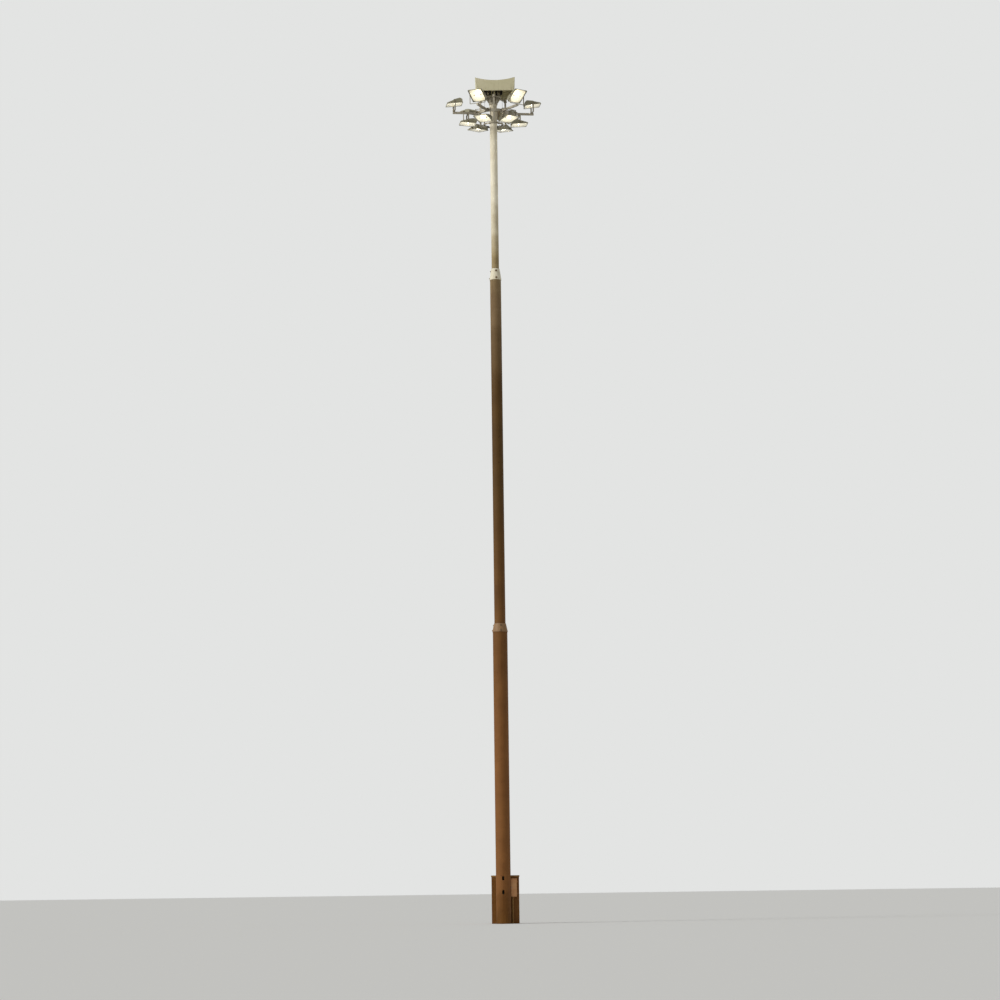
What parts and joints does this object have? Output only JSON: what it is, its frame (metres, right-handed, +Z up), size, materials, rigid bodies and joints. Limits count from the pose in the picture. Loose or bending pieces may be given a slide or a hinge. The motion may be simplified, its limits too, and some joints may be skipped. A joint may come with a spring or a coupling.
{
  "type": "high mast floodlight tower",
  "caption": "Stepped tubular steel lighting mast with pale cone collars, a square hood and a winch-lowered crown of tilting floodlights in two tiers, with a cabinet at its foot.",
  "frame": {"origin": "centre of the foot plate, on the ground, on the axis of the mast", "axes": "+Z up along the mast, -Y towards the side with the cable slots, +X to the right seen from that side"},
  "size_m": [3.5775, 3.4548, 31.2047],
  "materials": {
    "mast_paint": "matt brown paint, bleached towards the top",
    "collar_paint": "matt off-white paint, browned on the lower collar",
    "galvanised": "dull galvanised steel",
    "cast_iron": "dark cast iron",
    "rope_steel": "greased wire rope",
    "hood_paint": "matt khaki paint, weathered",
    "pad_rubber": "black rubber",
    "box_plastic": "grey painted steel",
    "stirrup_steel": "galvanised strap",
    "cabinet_paint": "matt brown paint",
    "switch_paint": "satin beige paint",
    "conduit_steel": "tube painted brown with the cabinet",
    "flood_alloy": "grey die-cast alloy",
    "lamp_glass": "toughened flat glass"
  },
  "bodies": {
    "mast": {"base_plate": "mast_paint", "lower_tube": "mast_paint", "middle_tube": "mast_paint", "top_tube": "mast_paint", "lower_collar": "collar_paint", "upper_collar": "collar_paint", "head_column": "galvanised", "pulley_brackets": "galvanised", "pulleys": "cast_iron", "hoist_ropes": "rope_steel", "rope_spreader": "galvanised", "winch_drum": "cast_iron", "hood": "hood_paint", "hood_posts": "galvanised", "winch_cabinet": "cabinet_paint", "cabinet_cap": "cabinet_paint", "cabinet_cover": "cabinet_paint", "cabinet_brackets": "mast_paint", "switch_box": "switch_paint", "conduit": "conduit_steel", "conduit_clips": "conduit_steel", "docking_arms": "galvanised"},
    "switch_door": {"switch_box_door": "switch_paint"},
    "crown": {"crown_frame": "galvanised", "guide_cage": "galvanised", "docking_posts": "galvanised", "guide_pads": "pad_rubber", "junction_box": "box_plastic", "rope_falls": "rope_steel", "upper_stirrups": "stirrup_steel", "lower_stirrups": "stirrup_steel"},
    "floodlight_upper_1": {"flood_upper_1": "flood_alloy", "glass_upper_1": "lamp_glass"},
    "floodlight_upper_2": {"flood_upper_2": "flood_alloy", "glass_upper_2": "lamp_glass"},
    "floodlight_upper_3": {"flood_upper_3": "flood_alloy", "glass_upper_3": "lamp_glass"},
    "floodlight_upper_4": {"flood_upper_4": "flood_alloy", "glass_upper_4": "lamp_glass"},
    "floodlight_upper_5": {"flood_upper_5": "flood_alloy", "glass_upper_5": "lamp_glass"},
    "floodlight_upper_6": {"flood_upper_6": "flood_alloy", "glass_upper_6": "lamp_glass"},
    "floodlight_lower_1": {"flood_lower_1": "flood_alloy", "glass_lower_1": "lamp_glass"},
    "floodlight_lower_2": {"flood_lower_2": "flood_alloy", "glass_lower_2": "lamp_glass"},
    "floodlight_lower_3": {"flood_lower_3": "flood_alloy", "glass_lower_3": "lamp_glass"},
    "floodlight_lower_4": {"flood_lower_4": "flood_alloy", "glass_lower_4": "lamp_glass"},
    "floodlight_lower_5": {"flood_lower_5": "flood_alloy", "glass_lower_5": "lamp_glass"},
    "floodlight_lower_6": {"flood_lower_6": "flood_alloy", "glass_lower_6": "lamp_glass"}
  },
  "joints": [
    {"name": "crown_lower", "type": "slide", "parent": "mast", "child": "crown", "axis": [0, 0, -1], "range_m": [0, 27.2]},
    {"name": "switch_door_swing", "type": "hinge", "parent": "mast", "child": "switch_door", "pos_m": [0.492, 0.115, 1.3], "axis": [0, 0, 1], "range_deg": [0, 110]},
    {"name": "tilt_upper_1", "type": "hinge", "parent": "crown", "child": "floodlight_upper_1", "pos_m": [1.45904, 0.17915, 30.38], "axis": [0.1219, -0.9925, 0], "range_deg": [-38, 82]},
    {"name": "tilt_upper_2", "type": "hinge", "parent": "crown", "child": "floodlight_upper_2", "pos_m": [0.57437, 1.35314, 30.38], "axis": [0.9205, -0.3907, 0], "range_deg": [-50, 70]},
    {"name": "tilt_upper_3", "type": "hinge", "parent": "crown", "child": "floodlight_upper_3", "pos_m": [-0.88467, 1.17399, 30.38], "axis": [0.7986, 0.6018, 0], "range_deg": [-50, 70]},
    {"name": "tilt_upper_4", "type": "hinge", "parent": "crown", "child": "floodlight_upper_4", "pos_m": [-1.45904, -0.17915, 30.38], "axis": [-0.1219, 0.9925, 0], "range_deg": [-24, 96]},
    {"name": "tilt_upper_5", "type": "hinge", "parent": "crown", "child": "floodlight_upper_5", "pos_m": [-0.57437, -1.35314, 30.38], "axis": [-0.9205, 0.3907, 0], "range_deg": [-62, 58]},
    {"name": "tilt_upper_6", "type": "hinge", "parent": "crown", "child": "floodlight_upper_6", "pos_m": [0.88467, -1.17399, 30.38], "axis": [-0.7986, -0.6018, 0], "range_deg": [-68, 52]},
    {"name": "tilt_lower_1", "type": "hinge", "parent": "crown", "child": "floodlight_lower_1", "pos_m": [0.96277, 0.11821, 29.64], "axis": [0.1219, -0.9925, 0], "range_deg": [-34, 86]},
    {"name": "tilt_lower_2", "type": "hinge", "parent": "crown", "child": "floodlight_lower_2", "pos_m": [0.37901, 0.89289, 29.64], "axis": [0.9205, -0.3907, 0], "range_deg": [-36, 84]},
    {"name": "tilt_lower_3", "type": "hinge", "parent": "crown", "child": "floodlight_lower_3", "pos_m": [-0.58376, 0.77468, 29.64], "axis": [0.7986, 0.6018, 0], "range_deg": [-36, 84]},
    {"name": "tilt_lower_4", "type": "hinge", "parent": "crown", "child": "floodlight_lower_4", "pos_m": [-0.96277, -0.11821, 29.64], "axis": [-0.1219, 0.9925, 0], "range_deg": [-34, 86]},
    {"name": "tilt_lower_5", "type": "hinge", "parent": "crown", "child": "floodlight_lower_5", "pos_m": [-0.37901, -0.89289, 29.64], "axis": [-0.9205, 0.3907, 0], "range_deg": [-40, 80]},
    {"name": "tilt_lower_6", "type": "hinge", "parent": "crown", "child": "floodlight_lower_6", "pos_m": [0.58376, -0.77468, 29.64], "axis": [-0.7986, -0.6018, 0], "range_deg": [-40, 80]}
  ]
}
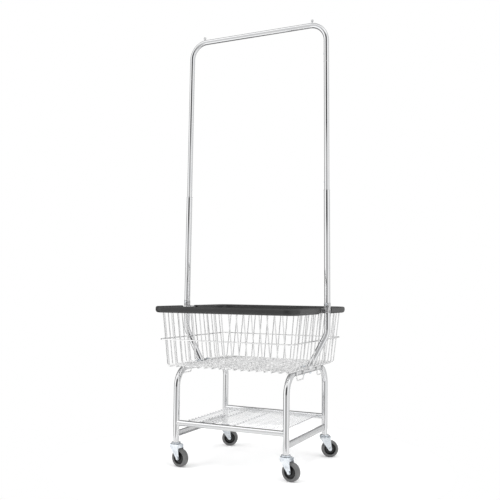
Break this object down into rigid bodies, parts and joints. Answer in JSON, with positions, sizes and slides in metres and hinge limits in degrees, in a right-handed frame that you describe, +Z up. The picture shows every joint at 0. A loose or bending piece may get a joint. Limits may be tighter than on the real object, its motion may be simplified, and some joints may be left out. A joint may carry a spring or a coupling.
{
  "type": "laundry cart",
  "caption": "Chrome laundry cart: tapered wire basket with a dark bumper over a wire shelf, tubular leg frames, a tall hanging rack and four swivel casters",
  "frame": {"origin": "on the floor, midway between the four legs", "axes": "+Z up, X along the long side of the cart from left to right, Y from the front to the back"},
  "size_m": [0.7144, 0.65, 1.932],
  "materials": {
    "chrome_tube": "bright chrome plate on steel tube, faint drawing marks",
    "chrome_wire": "bright chrome plate on steel wire",
    "zinc_steel": "bright zinc plate, slightly blue, worn at the edges",
    "bumper_plastic": "satin charcoal moulded vinyl with fine grain",
    "hub_plastic": "glossy near-black moulded hub",
    "wheel_rubber": "grey non-marking rubber, lightly scuffed tread"
  },
  "bodies": {
    "cart": {"leg_frame_left": "chrome_tube", "leg_frame_right": "chrome_tube", "shelf_rail_front": "chrome_tube", "shelf_rail_rear": "chrome_tube", "side_brace_left": "chrome_tube", "side_brace_right": "chrome_tube", "lower_pole_left": "chrome_tube", "lower_pole_right": "chrome_tube", "mid_pole_left": "chrome_tube", "mid_pole_right": "chrome_tube", "upper_pole_left": "chrome_tube", "upper_pole_right": "chrome_tube", "hanger_arch": "chrome_tube", "stop_pins": "chrome_tube", "shelf_wires": "chrome_wire", "basket_cross_wires": "chrome_wire", "basket_long_wires": "chrome_wire", "basket_ring": "chrome_wire", "basket_top_frame": "chrome_wire", "basket_loops": "chrome_wire", "rail_screws": "zinc_steel", "basket_clips": "zinc_steel", "basket_bolts": "zinc_steel", "rack_bracket_left": "zinc_steel", "rack_bracket_right": "zinc_steel", "bracket_bolts": "zinc_steel", "bumper_front": "bumper_plastic", "bumper_rear": "bumper_plastic", "stem_front_left": "zinc_steel", "stem_front_right": "zinc_steel", "stem_rear_left": "zinc_steel", "stem_rear_right": "zinc_steel"},
    "caster_front_left": {"fork_front_left": "zinc_steel", "axle_front_left": "zinc_steel"},
    "wheel_front_left": {"hub_front_left": "hub_plastic", "tyre_front_left": "wheel_rubber"},
    "caster_front_right": {"fork_front_right": "zinc_steel", "axle_front_right": "zinc_steel"},
    "wheel_front_right": {"hub_front_right": "hub_plastic", "tyre_front_right": "wheel_rubber"},
    "caster_rear_left": {"fork_rear_left": "zinc_steel", "axle_rear_left": "zinc_steel"},
    "wheel_rear_left": {"hub_rear_left": "hub_plastic", "tyre_rear_left": "wheel_rubber"},
    "caster_rear_right": {"fork_rear_right": "zinc_steel", "axle_rear_right": "zinc_steel"},
    "wheel_rear_right": {"hub_rear_right": "hub_plastic", "tyre_rear_right": "wheel_rubber"},
    "button_mid_left": {"snap_button_mid_left": "zinc_steel"},
    "button_mid_right": {"snap_button_mid_right": "zinc_steel"},
    "button_top_left": {"snap_button_top_left": "zinc_steel"},
    "button_top_right": {"snap_button_top_right": "zinc_steel"}
  },
  "joints": [
    {"name": "swivel_front_left", "type": "hinge", "parent": "cart", "child": "caster_front_left", "pos_m": [-0.253, -0.226, 0.09], "axis": [0, 0, 1], "continuous": true},
    {"name": "roll_front_left", "type": "hinge", "parent": "caster_front_left", "child": "wheel_front_left", "pos_m": [-0.22937, -0.23017, 0.0375], "axis": [0.1736, 0.9848, 0], "continuous": true},
    {"name": "swivel_front_right", "type": "hinge", "parent": "cart", "child": "caster_front_right", "pos_m": [0.253, -0.226, 0.09], "axis": [0, 0, 1], "continuous": true},
    {"name": "roll_front_right", "type": "hinge", "parent": "caster_front_right", "child": "wheel_front_right", "pos_m": [0.27664, -0.23017, 0.0375], "axis": [0.1736, 0.9848, 0], "continuous": true},
    {"name": "swivel_rear_left", "type": "hinge", "parent": "cart", "child": "caster_rear_left", "pos_m": [-0.253, 0.226, 0.09], "axis": [0, 0, 1], "continuous": true},
    {"name": "roll_rear_left", "type": "hinge", "parent": "caster_rear_left", "child": "wheel_rear_left", "pos_m": [-0.23017, 0.23342, 0.0375], "axis": [-0.309, 0.9511, 0], "continuous": true},
    {"name": "swivel_rear_right", "type": "hinge", "parent": "cart", "child": "caster_rear_right", "pos_m": [0.253, 0.226, 0.09], "axis": [0, 0, 1], "continuous": true},
    {"name": "roll_rear_right", "type": "hinge", "parent": "caster_rear_right", "child": "wheel_rear_right", "pos_m": [0.27438, 0.2369, 0.0375], "axis": [-0.454, 0.891, 0], "continuous": true},
    {"name": "press_mid_left", "type": "slide", "parent": "cart", "child": "button_mid_left", "axis": [-1, 0, 0.0082], "range_m": [0, 0.0037], "stiffness_N_per_m": 900, "springref_m": -0.0005},
    {"name": "press_mid_right", "type": "slide", "parent": "cart", "child": "button_mid_right", "axis": [1, 0, 0.0082], "range_m": [0, 0.0037], "stiffness_N_per_m": 900, "springref_m": -0.0005},
    {"name": "press_top_left", "type": "slide", "parent": "cart", "child": "button_top_left", "axis": [-1, 0, 0.0082], "range_m": [0, 0.0037], "stiffness_N_per_m": 900, "springref_m": -0.0005},
    {"name": "press_top_right", "type": "slide", "parent": "cart", "child": "button_top_right", "axis": [1, 0, 0.0082], "range_m": [0, 0.0037], "stiffness_N_per_m": 900, "springref_m": -0.0005}
  ]
}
++++++++++
THE REQUEST
Look through the data above. Find each line with the string "bending" and copy it.

RESPONSE
What parts and joints does this object have? Output only JSON: what it is, its frame (metres, right-handed, +Z up), size, materials, rigid bodies and joints. Limits count from the pose in the picture. Loose or bending pieces may be given a slide or a hinge. The motion may be simplified, its limits too, and some joints may be skipped. A joint may come with a spring or a coupling.
Break this object down into rigid bodies, parts and joints. Answer in JSON, with positions, sizes and slides in metres and hinge limits in degrees, in a right-handed frame that you describe, +Z up. The picture shows every joint at 0. A loose or bending piece may get a joint. Limits may be tighter than on the real object, its motion may be simplified, and some joints may be left out. A joint may carry a spring or a coupling.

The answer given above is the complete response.